The University of Maine’s Center for Cooperative Aquaculture Research (CCAR) in Franklin was mentioned in the Mainebiz article, “A promise of higher ag yields: Aquaponics offers new source of food.” According to the article, Maine’s foodie scene will soon get a new source of fresh vegetables from Maine greenhouses that use aquaponics, an indoor ecosystem where plants grow in large tubs of water and use waste from live fish as fertilizer. Aquaponics uses about 90 percent less land and water than soil agriculture, but potentially could generate three to four times more food, according to a report from Industry ARC. CCAR is studying aquaponics for demonstration and business development, the article states.
Fosters.com previewed a self-guided garden tour in York County from 10 a.m. to 4 p.m. Saturday, July 25. The eight-stop tour follows a route through South Berwick, Eliot, Kittery Point and York. It includes gardens owned, managed by or created in collaboration with University of Maine Cooperative Extension York County Master Gardener Volunteers. The tour features a CSA farm started by a Master Gardener, six flower and food gardens, and the Central School Garden in South Berwick, where staff and volunteers created an outdoor classroom for elementary students, according to the article.
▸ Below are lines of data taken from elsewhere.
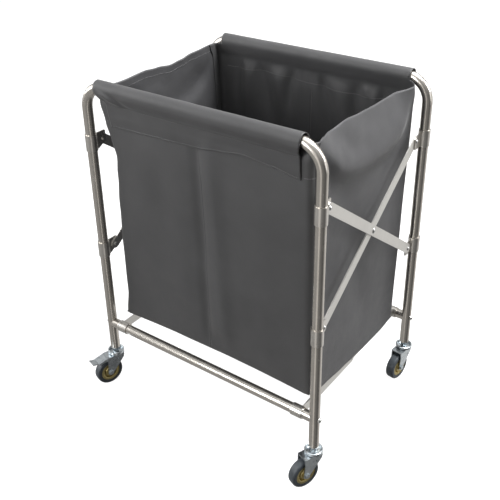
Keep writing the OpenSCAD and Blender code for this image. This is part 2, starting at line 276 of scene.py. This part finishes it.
# In mm. Heights count from LIFT above the floor.
LIFT = 3.0
HW_LOW, HW_HEM, HW_TOP = 296.0, 297.5, 301.0   # half widths of the bag at three heights
FACE_HALF = 288.0                              # half width of an end wall between its soft corners
SLEEVE_X = 283.0                               # half length of the sleeves
BAR_Y, BAR_Z = 241.0, 873.0                    # axis of the top bars
SLEEVE_R = 17.2                                # middle of the cloth round the bar
CORNER = 14.0                                  # radius of the soft upright corners
LAP = 20.0                                     # how far the end walls wrap onto the sides
LAP_TUCK = 1.7                                 # how far the laps lie inside the side walls
CLOTH = 1.3                                    # thickness drawn for the cloth
Z_LOW = 222.0                                  # lower edge of the end walls
Z_HEM = 788.0                                  # hem of the flaps
Z_PINCH = 836.0                                # where both layers are sewn together under the bar
Z_WALL = 866.0                                 # where wall ends and sleeve begins
Z_TOP = 871.0                                  # highest cloth of the side walls
END_Y = 218.0                                  # where a side wall's edges meet the end walls
FLOOR_Y = 216.0                                # half length of the floor


def half_width(z):
    return curve_through([(Z_LOW, HW_LOW), (Z_HEM, HW_HEM), (Z_TOP, HW_TOP)], z)


def wall_y(z):
    """Distance of the end walls from the middle plane."""
    return curve_through([(Z_LOW, 215.5), (500, 224.0), (Z_HEM, 234.0), (834, 236.0), (850, 229.5),
                          (Z_WALL, 224.2)], z)


def pull_left(z, front):
    """How far the front left corner is drawn in by the cloth's own tension."""
    if not front:
        return curve_through([(Z_LOW, 0), (500, 6), (700, 9), (800, 3), (Z_WALL, 0)], z)
    return curve_through([(Z_LOW, 0), (300, 11), (450, 17), (560, 22), (650, 31), (700, 37),
                          (740, 26), (785, 13), (830, 5), (Z_WALL, 0)], z)


def side_top(y, right):
    """Height of a side wall's wavy upper edge."""
    if right:
        return curve_through([(-END_Y, 866), (-200, 868), (-178, 867), (-139, 863), (-78, 867), (-22, 862),
                              (56, 859), (129, 859), (180, 857), (END_Y, 856)], y)
    return curve_through([(-END_Y, 862), (-163, 860), (-74, 865), (-25, 860), (30, 853), (66, 857),
                          (110, 865), (160, 867), (END_Y, 866)], y)


def side_bottom(y):
    """Height of a side wall's lower edge, which sags between the end walls."""
    return curve_through([(-END_Y, 221), (-150, 207), (-60, 199), (0, 194), (60, 189), (150, 187),
                          (END_Y, 196)], y)


def hem_z(x, front):
    """Height of the seam that closes the flap at its lower edge."""
    if front:
        return curve_through([(-SLEEVE_X, 781), (-203, 782), (-100, 785), (0, 789), (60, 796), (130, 804),
                              (200, 797), (277, 786)], x)
    return curve_through([(-SLEEVE_X, Z_HEM), (-120, 794), (0, Z_HEM), (140, 783), (SLEEVE_X, 790)], x)


# folds of the back wall: place along X, width, depth outwards, lean, height where it fades
BACK_FOLDS = [
    (-238, 13, 6, 0.12, 700), (-196, 17, -7, -0.10, 690), (-150, 15, 8, 0.22, 720),
    (-104, 20, -7, 0.30, 680), (-58, 16, 8, -0.20, 700), (38, 17, 7, 0.25, 690),
    (84, 20, -8, 0.32, 660), (132, 16, 8, 0.18, 700), (178, 18, -7, 0.30, 670), (222, 18, 8, 0.26, 690),
]


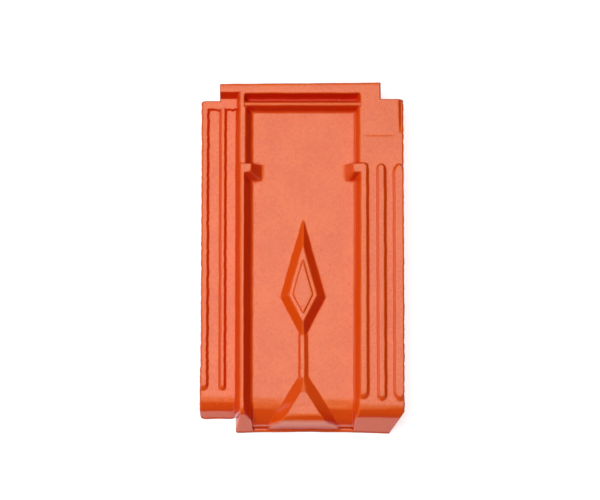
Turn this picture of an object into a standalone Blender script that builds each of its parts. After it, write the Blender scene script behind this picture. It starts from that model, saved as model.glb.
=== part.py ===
"""Interlocking roof tile of pressed, fired and glazed clay.

X runs across the tile and +Y up the roof, from the tail to the head. +Z is the weather side. The
origin is in the middle of the plane that the tail lip and the two nibs stand on.
"""
import math

import bmesh
import bpy
from mathutils import Matrix, Vector

# Overall size
TILE_LENGTH = 0.343
TILE_WIDTH = 0.198

# Heights
LIP_DROP = 0.010  # tail lip and nibs, below the underside of the pan
PAN_THICKNESS = 0.010
WALL_HEIGHT = 0.0095  # pan floor to covering strip
STRIP_THICKNESS = 0.0095
RIB_HEIGHT = 0.002
CHANNEL_DEPTH = 0.0025
PLATE_THICKNESS = 0.0085  # side plate, under its channels

# Drafts of the mould, as run for each unit of rise
WALL_DRAFT = math.tan(math.radians(18.0))
HEAD_DRAFT = math.tan(math.radians(24.0))
UNDER_DRAFT = math.tan(math.radians(25.0))
RIB_DRAFT = 1.2
RIB_HEAD_DRAFT = 0.4
RIB_TAIL_DRAFT = 1.5
PLATE_STEP_DRAFT = 0.5
LAP_RIB_DRAFT = 0.5
COVE_RADIUS = 0.0066

# Side plate with its two channels, from the left edge inwards
EDGE_RIB_WIDTH = 0.0056
CHANNEL_WIDTH = 0.009
MIDDLE_RIB_WIDTH = 0.003
CHANNEL_DRAFT = 1.0
CHANNEL_START = 0.0235  # from the head
CHANNEL_END = 0.0378  # from the tail
RIDGE_WIDTH = 0.0034

# Covering strip with its three ribs, from the pan outwards
STRIP_WIDTH = 0.0425
RIB_A_WIDTH = 0.006
GUTTER_A_WIDTH = 0.0073
RIB_B_WIDTH = 0.005
GUTTER_B_WIDTH = 0.0062
RIB_A_END = 0.0291  # from the tail
RIB_B_END = 0.0266
EDGE_REBATE_WIDTH = 0.004
EDGE_REBATE_DEPTH = 0.002
EDGE_REBATE_LENGTH = 0.0336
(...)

An economic impact study conducted by Todd Gabe, an economics professor at the University of Maine, was cited in a Portland Press Herald article about a Texas-based company filing an application with the Maine Department of Environmental Protection to build a $613 million wind farm in Aroostook County. The farm would have an installed capacity of 250 megawatts, which would make it the largest wind farm in New England, able to power roughly 70,000 homes, according to the article. The wind farm project would create an estimated 653 full- and part-time jobs and have a $356 million statewide economic impact over the three-year period it will be constructed, according to Gabe’s study, which was commissioned by EDP Renewables North America. Once complete, the farm would support 16 full- and part-time jobs, representing almost $800,000 in labor income, the study found.
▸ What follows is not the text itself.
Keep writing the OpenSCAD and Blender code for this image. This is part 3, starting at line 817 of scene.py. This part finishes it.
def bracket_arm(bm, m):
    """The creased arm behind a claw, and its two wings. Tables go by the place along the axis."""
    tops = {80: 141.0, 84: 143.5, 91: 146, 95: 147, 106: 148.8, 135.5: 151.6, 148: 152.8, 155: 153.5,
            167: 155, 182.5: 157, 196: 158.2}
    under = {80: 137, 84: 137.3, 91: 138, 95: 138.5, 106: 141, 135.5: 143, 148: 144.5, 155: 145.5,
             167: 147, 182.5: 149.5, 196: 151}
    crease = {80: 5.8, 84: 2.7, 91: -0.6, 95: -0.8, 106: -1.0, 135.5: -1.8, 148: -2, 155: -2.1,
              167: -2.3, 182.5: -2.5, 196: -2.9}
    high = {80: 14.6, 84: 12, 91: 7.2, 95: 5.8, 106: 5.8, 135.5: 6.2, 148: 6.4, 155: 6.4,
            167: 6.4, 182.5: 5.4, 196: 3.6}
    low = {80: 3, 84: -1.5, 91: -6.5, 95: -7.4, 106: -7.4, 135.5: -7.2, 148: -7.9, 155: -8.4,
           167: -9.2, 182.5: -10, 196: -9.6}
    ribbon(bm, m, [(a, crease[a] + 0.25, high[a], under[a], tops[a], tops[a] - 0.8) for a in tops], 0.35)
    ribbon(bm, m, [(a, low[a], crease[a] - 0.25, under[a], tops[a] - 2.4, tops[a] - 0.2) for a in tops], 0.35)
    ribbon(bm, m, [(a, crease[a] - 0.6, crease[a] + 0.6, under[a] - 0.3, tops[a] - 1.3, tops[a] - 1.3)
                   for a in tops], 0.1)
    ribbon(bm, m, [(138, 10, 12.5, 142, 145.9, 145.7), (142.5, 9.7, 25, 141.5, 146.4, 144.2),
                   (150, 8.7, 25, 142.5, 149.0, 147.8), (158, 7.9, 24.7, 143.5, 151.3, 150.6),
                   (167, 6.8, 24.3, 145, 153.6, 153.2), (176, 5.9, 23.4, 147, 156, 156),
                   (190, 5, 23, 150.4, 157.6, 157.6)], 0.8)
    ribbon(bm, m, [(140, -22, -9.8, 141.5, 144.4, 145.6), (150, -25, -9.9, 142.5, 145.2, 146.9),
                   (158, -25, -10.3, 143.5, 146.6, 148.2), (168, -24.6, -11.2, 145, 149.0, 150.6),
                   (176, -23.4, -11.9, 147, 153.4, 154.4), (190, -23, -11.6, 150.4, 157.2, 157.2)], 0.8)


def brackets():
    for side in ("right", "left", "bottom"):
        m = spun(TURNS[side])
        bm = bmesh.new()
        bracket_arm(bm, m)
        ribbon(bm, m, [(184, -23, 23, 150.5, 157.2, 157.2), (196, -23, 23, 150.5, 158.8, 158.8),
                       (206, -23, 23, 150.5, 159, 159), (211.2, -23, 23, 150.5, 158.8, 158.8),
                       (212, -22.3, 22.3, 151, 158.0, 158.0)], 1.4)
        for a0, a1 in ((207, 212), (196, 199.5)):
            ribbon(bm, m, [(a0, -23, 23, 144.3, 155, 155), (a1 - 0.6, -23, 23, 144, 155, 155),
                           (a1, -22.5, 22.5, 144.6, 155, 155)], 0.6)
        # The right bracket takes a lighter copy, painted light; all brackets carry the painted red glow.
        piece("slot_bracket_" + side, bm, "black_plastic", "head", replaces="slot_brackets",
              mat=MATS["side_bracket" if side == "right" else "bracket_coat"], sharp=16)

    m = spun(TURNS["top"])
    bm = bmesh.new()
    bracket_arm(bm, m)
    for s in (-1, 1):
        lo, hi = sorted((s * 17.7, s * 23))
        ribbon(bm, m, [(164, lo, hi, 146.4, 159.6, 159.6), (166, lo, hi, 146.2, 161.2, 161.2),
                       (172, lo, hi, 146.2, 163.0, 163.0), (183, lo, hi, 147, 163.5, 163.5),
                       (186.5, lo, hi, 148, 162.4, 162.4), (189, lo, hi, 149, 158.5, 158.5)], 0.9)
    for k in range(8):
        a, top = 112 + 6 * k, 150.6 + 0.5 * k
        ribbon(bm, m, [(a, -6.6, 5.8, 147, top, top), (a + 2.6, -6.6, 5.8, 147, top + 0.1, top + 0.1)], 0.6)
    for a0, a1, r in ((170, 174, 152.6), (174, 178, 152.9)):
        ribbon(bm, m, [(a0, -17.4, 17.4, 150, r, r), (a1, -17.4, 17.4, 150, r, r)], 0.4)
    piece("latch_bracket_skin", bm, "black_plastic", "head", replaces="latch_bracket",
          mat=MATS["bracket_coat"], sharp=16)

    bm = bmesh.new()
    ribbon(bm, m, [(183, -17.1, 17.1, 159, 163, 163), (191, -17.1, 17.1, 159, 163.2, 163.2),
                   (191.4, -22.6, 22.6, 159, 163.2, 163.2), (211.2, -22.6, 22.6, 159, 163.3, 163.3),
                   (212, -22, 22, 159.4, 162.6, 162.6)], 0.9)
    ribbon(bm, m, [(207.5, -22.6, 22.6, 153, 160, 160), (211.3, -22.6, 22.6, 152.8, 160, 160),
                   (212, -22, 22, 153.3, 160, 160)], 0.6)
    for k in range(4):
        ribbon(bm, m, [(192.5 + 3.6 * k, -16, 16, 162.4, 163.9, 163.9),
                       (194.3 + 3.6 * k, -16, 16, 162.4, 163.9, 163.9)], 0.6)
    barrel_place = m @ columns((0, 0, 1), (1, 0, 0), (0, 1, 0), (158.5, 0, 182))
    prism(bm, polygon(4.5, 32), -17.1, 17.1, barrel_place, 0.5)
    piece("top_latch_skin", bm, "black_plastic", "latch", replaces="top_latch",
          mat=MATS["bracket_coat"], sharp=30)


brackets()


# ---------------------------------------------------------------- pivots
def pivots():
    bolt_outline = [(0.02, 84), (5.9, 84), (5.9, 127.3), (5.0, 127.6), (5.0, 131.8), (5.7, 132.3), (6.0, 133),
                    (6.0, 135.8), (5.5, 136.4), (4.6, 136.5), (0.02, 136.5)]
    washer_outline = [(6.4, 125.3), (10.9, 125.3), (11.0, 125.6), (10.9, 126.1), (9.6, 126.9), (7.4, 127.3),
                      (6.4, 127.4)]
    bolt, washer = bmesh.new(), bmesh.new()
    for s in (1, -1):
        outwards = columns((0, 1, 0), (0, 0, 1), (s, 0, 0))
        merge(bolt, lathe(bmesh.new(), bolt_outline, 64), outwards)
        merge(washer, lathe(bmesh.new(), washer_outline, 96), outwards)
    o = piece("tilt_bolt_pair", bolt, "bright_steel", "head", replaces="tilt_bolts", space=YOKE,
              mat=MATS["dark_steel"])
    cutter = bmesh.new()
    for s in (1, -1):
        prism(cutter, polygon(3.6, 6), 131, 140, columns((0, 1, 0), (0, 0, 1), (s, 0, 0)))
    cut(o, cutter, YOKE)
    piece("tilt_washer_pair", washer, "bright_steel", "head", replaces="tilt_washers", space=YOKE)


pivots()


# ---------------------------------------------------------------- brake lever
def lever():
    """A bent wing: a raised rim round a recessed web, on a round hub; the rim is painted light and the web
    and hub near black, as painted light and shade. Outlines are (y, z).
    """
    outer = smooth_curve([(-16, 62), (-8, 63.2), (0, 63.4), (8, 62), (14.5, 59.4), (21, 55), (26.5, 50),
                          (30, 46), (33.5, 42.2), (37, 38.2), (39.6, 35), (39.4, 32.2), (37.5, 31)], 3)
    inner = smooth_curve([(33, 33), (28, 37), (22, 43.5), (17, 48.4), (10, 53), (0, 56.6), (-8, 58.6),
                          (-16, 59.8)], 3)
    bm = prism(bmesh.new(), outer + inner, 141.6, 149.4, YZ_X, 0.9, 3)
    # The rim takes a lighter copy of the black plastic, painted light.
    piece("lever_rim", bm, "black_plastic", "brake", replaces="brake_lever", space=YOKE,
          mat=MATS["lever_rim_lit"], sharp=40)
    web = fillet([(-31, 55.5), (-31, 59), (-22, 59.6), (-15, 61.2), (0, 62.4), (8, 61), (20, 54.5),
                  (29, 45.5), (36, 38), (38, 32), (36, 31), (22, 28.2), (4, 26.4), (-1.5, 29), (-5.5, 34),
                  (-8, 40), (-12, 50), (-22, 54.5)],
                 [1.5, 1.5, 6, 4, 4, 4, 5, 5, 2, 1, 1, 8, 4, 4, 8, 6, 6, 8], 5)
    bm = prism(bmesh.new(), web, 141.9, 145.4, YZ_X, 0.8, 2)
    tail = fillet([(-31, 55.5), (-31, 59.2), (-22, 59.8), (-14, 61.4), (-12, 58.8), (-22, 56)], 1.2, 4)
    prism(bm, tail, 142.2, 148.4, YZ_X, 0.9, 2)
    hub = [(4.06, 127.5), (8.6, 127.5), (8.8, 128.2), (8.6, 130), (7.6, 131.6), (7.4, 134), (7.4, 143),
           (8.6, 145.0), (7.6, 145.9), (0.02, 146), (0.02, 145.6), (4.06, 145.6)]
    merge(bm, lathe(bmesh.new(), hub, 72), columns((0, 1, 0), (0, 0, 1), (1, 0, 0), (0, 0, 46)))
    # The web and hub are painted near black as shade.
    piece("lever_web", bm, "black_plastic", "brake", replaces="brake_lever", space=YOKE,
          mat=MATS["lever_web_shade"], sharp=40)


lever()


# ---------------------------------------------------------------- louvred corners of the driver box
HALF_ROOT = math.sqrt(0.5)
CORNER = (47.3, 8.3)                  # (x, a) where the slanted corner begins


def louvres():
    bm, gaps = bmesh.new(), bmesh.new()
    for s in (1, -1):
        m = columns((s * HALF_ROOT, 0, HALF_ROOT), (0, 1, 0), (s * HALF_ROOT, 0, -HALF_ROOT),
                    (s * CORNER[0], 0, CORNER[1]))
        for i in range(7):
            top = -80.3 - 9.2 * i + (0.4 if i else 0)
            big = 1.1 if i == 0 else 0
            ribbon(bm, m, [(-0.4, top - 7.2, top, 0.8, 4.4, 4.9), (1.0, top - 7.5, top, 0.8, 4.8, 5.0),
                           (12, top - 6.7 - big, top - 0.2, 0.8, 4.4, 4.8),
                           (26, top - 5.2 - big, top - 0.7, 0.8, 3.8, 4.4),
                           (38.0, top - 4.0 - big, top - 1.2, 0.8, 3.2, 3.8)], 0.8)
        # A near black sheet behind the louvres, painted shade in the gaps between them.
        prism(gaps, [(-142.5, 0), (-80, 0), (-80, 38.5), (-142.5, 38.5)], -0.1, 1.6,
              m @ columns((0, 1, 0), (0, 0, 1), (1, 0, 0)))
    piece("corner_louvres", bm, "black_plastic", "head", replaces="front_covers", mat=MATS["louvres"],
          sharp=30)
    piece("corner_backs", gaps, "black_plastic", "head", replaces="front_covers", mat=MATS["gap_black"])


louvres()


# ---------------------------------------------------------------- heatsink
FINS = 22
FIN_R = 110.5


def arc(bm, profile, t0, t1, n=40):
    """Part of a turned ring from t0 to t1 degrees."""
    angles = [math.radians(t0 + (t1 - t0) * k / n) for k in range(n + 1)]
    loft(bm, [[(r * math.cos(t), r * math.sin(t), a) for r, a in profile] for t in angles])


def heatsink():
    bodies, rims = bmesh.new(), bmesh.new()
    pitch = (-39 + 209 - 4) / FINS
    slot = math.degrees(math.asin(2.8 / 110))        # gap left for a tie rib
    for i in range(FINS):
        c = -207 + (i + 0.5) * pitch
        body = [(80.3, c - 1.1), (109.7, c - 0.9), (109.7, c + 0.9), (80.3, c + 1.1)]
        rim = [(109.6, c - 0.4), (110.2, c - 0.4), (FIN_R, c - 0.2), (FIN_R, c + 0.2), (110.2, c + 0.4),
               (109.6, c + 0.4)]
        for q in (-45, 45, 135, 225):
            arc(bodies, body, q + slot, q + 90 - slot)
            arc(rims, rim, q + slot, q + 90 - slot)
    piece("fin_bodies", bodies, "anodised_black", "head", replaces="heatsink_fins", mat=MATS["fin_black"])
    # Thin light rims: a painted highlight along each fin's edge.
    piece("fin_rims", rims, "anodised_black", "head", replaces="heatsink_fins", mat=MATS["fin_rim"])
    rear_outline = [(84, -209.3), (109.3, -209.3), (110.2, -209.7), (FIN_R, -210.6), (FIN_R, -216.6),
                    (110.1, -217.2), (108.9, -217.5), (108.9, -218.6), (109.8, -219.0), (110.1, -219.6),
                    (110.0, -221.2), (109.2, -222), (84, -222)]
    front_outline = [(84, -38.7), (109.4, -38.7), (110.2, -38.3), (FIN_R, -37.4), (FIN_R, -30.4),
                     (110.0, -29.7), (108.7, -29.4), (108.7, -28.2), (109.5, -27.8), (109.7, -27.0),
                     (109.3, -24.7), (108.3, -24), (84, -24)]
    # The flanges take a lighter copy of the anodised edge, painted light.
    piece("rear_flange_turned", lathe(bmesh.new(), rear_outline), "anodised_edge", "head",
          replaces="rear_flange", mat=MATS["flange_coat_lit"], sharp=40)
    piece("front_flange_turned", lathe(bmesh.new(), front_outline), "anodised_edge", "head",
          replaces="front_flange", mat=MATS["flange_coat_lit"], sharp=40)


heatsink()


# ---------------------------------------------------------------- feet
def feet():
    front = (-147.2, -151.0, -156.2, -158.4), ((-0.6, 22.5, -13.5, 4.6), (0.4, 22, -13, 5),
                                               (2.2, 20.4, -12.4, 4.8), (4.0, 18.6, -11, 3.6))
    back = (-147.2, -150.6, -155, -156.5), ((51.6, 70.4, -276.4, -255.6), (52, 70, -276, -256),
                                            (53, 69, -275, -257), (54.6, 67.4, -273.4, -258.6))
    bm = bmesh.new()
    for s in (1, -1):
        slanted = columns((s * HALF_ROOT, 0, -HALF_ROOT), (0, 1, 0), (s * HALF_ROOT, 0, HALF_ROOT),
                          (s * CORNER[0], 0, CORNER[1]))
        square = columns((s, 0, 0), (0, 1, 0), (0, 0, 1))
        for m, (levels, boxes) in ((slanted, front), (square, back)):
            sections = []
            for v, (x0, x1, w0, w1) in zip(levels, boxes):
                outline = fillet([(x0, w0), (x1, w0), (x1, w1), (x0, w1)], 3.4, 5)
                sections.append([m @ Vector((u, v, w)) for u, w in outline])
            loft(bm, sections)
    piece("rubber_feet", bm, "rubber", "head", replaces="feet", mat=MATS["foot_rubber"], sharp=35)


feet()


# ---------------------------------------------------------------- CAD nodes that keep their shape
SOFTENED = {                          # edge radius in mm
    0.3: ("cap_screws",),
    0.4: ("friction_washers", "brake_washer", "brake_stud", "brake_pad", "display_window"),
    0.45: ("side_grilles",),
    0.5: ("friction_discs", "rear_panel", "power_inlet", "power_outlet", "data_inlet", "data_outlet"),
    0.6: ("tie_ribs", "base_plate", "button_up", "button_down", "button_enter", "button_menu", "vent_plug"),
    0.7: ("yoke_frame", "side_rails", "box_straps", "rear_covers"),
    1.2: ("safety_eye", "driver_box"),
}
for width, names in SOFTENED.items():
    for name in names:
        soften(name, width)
The Associated Press reported on this year’s final training session for citizen scientists interested in Maine’s bumblebee counting project. The session took place at the University of Southern Maine. The Maine Bumble Bee Atlas project aims to help determine Maine bee range and abundance, according to the report. The project is being coordinated by the state, UMaine and the University of Maine at Farmington. SFGate and WMTW (Channel 8 in Portland) carried the AP article.